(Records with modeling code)
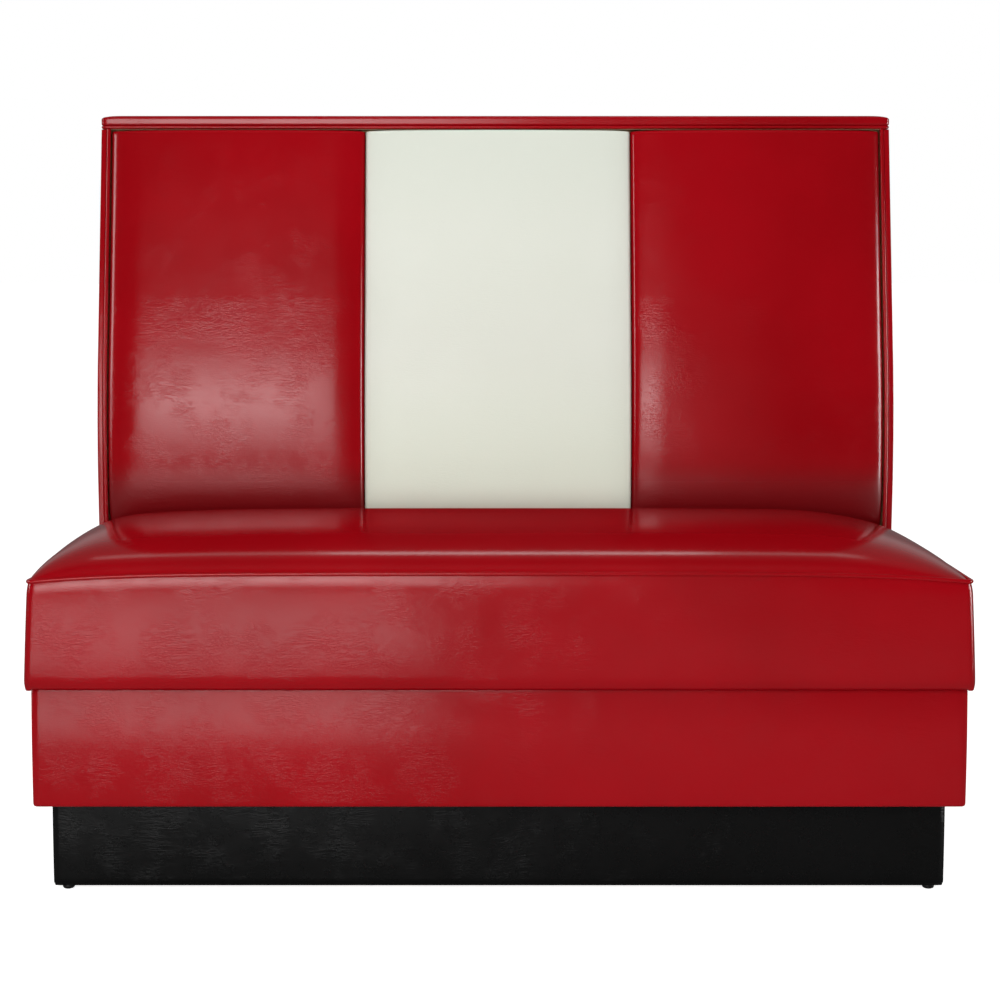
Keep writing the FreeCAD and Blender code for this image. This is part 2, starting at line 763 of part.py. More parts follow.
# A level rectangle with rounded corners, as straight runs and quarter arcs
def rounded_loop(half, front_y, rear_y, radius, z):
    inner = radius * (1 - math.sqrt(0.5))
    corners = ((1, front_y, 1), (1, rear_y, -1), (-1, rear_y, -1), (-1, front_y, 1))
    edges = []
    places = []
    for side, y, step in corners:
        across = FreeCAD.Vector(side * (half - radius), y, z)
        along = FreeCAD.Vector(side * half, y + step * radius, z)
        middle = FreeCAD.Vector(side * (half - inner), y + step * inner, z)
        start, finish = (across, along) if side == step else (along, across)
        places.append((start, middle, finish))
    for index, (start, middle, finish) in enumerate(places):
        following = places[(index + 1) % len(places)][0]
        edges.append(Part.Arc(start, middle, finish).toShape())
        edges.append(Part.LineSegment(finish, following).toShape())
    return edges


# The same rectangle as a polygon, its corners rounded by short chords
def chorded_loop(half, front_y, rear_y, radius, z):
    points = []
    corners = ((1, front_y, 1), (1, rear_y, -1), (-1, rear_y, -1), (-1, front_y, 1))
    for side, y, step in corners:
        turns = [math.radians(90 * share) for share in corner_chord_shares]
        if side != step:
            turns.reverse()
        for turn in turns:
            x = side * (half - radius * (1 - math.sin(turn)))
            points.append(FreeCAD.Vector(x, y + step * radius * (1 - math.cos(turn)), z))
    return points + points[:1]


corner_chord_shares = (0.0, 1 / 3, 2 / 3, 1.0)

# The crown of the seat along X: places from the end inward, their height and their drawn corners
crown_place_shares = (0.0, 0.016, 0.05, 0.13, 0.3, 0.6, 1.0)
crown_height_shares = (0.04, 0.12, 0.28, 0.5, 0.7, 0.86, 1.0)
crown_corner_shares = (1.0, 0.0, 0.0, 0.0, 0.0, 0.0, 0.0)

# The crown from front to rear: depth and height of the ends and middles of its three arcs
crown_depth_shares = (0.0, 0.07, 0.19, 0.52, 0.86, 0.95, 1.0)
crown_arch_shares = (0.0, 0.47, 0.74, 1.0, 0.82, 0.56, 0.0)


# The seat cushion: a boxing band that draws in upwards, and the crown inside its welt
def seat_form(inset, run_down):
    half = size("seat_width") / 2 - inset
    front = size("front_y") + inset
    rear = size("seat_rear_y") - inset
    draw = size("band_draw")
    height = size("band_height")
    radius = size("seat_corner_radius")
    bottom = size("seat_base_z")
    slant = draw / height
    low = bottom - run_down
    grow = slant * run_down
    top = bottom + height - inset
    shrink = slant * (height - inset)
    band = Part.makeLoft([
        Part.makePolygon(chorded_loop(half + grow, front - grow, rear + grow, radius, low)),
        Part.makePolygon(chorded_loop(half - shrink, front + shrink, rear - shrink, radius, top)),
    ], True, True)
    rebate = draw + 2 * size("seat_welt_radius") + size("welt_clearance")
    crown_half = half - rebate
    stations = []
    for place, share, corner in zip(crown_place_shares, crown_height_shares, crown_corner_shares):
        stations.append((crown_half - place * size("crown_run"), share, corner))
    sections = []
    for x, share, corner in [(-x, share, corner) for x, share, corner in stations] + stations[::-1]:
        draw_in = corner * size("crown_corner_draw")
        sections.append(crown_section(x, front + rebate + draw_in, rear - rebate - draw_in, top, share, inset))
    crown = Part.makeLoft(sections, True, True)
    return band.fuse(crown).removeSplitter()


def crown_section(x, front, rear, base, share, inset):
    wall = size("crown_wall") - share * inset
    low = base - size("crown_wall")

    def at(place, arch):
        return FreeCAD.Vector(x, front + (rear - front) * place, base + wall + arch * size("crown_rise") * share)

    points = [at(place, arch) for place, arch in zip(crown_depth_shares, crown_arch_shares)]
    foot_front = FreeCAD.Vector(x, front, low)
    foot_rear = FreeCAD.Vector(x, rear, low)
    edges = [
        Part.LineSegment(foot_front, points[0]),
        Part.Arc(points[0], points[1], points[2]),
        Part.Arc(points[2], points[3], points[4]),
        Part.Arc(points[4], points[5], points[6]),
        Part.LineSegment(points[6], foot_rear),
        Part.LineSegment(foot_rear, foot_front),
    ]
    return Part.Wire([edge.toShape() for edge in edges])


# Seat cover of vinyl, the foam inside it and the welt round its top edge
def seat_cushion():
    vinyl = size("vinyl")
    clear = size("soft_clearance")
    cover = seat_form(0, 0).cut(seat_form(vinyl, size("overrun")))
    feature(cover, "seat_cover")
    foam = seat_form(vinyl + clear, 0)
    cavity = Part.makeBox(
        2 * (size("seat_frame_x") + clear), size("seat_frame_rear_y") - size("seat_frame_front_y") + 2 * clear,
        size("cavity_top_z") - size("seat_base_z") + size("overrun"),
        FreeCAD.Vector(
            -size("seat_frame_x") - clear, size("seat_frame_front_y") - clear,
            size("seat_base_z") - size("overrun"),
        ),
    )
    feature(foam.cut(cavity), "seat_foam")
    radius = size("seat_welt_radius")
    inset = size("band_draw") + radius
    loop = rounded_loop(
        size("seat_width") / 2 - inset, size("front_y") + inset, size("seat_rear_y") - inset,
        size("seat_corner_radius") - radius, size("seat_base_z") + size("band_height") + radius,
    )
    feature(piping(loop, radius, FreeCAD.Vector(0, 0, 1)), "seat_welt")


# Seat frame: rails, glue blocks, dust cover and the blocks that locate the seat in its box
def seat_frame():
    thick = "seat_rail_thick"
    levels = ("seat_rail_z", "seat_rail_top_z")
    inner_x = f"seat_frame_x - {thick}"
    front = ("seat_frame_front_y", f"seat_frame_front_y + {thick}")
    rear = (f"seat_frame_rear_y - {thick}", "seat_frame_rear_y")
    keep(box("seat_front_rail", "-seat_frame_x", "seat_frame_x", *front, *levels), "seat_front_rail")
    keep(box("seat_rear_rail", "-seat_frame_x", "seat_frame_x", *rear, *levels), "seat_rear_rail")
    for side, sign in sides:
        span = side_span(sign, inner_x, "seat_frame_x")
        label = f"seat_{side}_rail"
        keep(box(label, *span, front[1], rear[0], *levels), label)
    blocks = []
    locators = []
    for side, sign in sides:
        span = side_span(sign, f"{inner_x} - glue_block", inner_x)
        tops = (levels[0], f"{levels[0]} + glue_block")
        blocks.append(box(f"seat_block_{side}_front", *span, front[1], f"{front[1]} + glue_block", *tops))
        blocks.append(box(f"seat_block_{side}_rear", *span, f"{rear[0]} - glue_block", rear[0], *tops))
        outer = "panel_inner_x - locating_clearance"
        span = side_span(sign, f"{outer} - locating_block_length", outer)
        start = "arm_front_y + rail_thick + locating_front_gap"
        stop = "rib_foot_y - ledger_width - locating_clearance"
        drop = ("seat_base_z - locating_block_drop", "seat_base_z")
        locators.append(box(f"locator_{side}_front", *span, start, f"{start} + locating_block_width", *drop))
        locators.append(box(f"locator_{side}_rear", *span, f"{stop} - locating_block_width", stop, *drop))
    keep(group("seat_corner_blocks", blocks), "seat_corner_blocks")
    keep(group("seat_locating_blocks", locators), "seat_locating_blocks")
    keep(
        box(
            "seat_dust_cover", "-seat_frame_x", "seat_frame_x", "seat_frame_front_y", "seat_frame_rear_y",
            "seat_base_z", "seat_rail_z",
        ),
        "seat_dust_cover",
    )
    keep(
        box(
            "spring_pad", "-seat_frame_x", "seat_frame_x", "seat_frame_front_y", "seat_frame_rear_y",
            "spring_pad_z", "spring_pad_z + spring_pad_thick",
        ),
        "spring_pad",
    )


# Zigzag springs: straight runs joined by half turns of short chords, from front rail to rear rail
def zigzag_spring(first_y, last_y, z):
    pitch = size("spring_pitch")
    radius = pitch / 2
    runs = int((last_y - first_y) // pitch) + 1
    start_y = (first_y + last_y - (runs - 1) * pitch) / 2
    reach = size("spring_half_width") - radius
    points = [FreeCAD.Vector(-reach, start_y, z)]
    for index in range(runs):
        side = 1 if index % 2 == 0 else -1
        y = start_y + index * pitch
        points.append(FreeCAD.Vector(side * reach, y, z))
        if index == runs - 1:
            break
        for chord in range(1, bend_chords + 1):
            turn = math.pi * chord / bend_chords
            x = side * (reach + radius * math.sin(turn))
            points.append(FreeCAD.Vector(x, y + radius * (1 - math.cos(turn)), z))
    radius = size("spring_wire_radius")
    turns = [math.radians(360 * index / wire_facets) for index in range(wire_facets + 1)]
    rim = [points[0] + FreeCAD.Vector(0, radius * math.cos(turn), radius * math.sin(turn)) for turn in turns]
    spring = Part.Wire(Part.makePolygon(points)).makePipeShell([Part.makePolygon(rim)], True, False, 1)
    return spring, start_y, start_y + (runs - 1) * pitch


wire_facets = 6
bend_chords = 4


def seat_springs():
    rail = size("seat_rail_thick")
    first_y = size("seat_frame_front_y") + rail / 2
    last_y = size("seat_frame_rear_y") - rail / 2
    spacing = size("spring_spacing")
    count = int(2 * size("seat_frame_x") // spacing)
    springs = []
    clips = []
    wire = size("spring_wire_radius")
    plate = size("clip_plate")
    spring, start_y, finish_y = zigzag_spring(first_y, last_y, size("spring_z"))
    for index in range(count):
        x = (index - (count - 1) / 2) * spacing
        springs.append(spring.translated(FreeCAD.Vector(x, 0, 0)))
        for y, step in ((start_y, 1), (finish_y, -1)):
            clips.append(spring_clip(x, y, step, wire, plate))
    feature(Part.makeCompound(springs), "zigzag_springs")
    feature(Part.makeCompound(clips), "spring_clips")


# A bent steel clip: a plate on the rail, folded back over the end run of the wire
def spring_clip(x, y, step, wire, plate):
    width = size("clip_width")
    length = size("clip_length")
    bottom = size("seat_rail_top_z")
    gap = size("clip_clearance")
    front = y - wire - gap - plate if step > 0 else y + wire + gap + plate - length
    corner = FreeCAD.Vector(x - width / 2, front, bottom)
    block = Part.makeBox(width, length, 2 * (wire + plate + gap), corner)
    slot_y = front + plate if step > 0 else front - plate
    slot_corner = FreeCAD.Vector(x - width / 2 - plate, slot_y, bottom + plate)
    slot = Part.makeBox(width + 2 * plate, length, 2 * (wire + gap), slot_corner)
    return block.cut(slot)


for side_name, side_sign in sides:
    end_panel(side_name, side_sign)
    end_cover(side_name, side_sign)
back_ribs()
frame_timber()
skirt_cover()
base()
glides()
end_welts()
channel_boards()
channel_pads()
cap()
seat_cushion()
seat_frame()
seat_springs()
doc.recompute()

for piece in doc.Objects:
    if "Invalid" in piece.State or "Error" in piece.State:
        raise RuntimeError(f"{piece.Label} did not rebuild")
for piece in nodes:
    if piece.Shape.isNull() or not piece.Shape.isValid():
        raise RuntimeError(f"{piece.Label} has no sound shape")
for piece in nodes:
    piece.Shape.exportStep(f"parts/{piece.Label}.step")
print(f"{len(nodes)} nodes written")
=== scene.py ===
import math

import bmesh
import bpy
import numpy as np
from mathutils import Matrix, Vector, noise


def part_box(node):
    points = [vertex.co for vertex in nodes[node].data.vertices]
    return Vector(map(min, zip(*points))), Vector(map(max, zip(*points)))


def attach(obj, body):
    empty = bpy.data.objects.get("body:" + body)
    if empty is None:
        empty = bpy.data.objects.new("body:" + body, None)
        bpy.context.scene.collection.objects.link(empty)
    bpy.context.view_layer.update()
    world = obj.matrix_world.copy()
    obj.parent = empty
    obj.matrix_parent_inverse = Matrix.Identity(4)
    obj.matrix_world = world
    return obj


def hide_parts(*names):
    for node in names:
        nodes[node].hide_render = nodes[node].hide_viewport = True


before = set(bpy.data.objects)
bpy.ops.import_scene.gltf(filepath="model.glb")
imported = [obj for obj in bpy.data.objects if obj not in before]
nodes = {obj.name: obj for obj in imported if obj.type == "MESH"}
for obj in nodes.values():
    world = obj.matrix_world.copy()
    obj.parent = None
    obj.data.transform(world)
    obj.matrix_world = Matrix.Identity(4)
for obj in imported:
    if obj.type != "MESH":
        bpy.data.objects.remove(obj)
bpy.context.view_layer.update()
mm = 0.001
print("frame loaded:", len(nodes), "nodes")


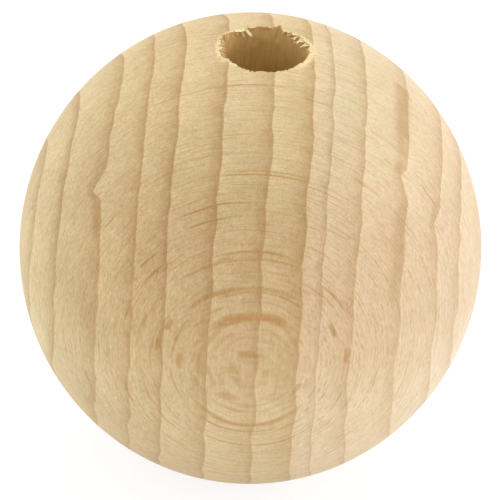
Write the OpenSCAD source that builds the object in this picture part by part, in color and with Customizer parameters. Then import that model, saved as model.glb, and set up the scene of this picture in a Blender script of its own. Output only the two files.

Short task → Look back at the entries above. Retype the line with "for side_name, side_sign", the line with "obj.parent = None", and all lines in between.

Problem solution →
for side_name, side_sign in sides:
    end_panel(side_name, side_sign)
    end_cover(side_name, side_sign)
back_ribs()
frame_timber()
skirt_cover()
base()
glides()
end_welts()
channel_boards()
channel_pads()
cap()
seat_cushion()
seat_frame()
seat_springs()
doc.recompute()

for piece in doc.Objects:
    if "Invalid" in piece.State or "Error" in piece.State:
        raise RuntimeError(f"{piece.Label} did not rebuild")
for piece in nodes:
    if piece.Shape.isNull() or not piece.Shape.isValid():
        raise RuntimeError(f"{piece.Label} has no sound shape")
for piece in nodes:
    piece.Shape.exportStep(f"parts/{piece.Label}.step")
print(f"{len(nodes)} nodes written")
=== scene.py ===
import math

import bmesh
import bpy
import numpy as np
from mathutils import Matrix, Vector, noise


def part_box(node):
    points = [vertex.co for vertex in nodes[node].data.vertices]
    return Vector(map(min, zip(*points))), Vector(map(max, zip(*points)))


def attach(obj, body):
    empty = bpy.data.objects.get("body:" + body)
    if empty is None:
        empty = bpy.data.objects.new("body:" + body, None)
        bpy.context.scene.collection.objects.link(empty)
    bpy.context.view_layer.update()
    world = obj.matrix_world.copy()
    obj.parent = empty
    obj.matrix_parent_inverse = Matrix.Identity(4)
    obj.matrix_world = world
    return obj


def hide_parts(*names):
    for node in names:
        nodes[node].hide_render = nodes[node].hide_viewport = True


before = set(bpy.data.objects)
bpy.ops.import_scene.gltf(filepath="model.glb")
imported = [obj for obj in bpy.data.objects if obj not in before]
nodes = {obj.name: obj for obj in imported if obj.type == "MESH"}
for obj in nodes.values():
    world = obj.matrix_world.copy()
    obj.parent = None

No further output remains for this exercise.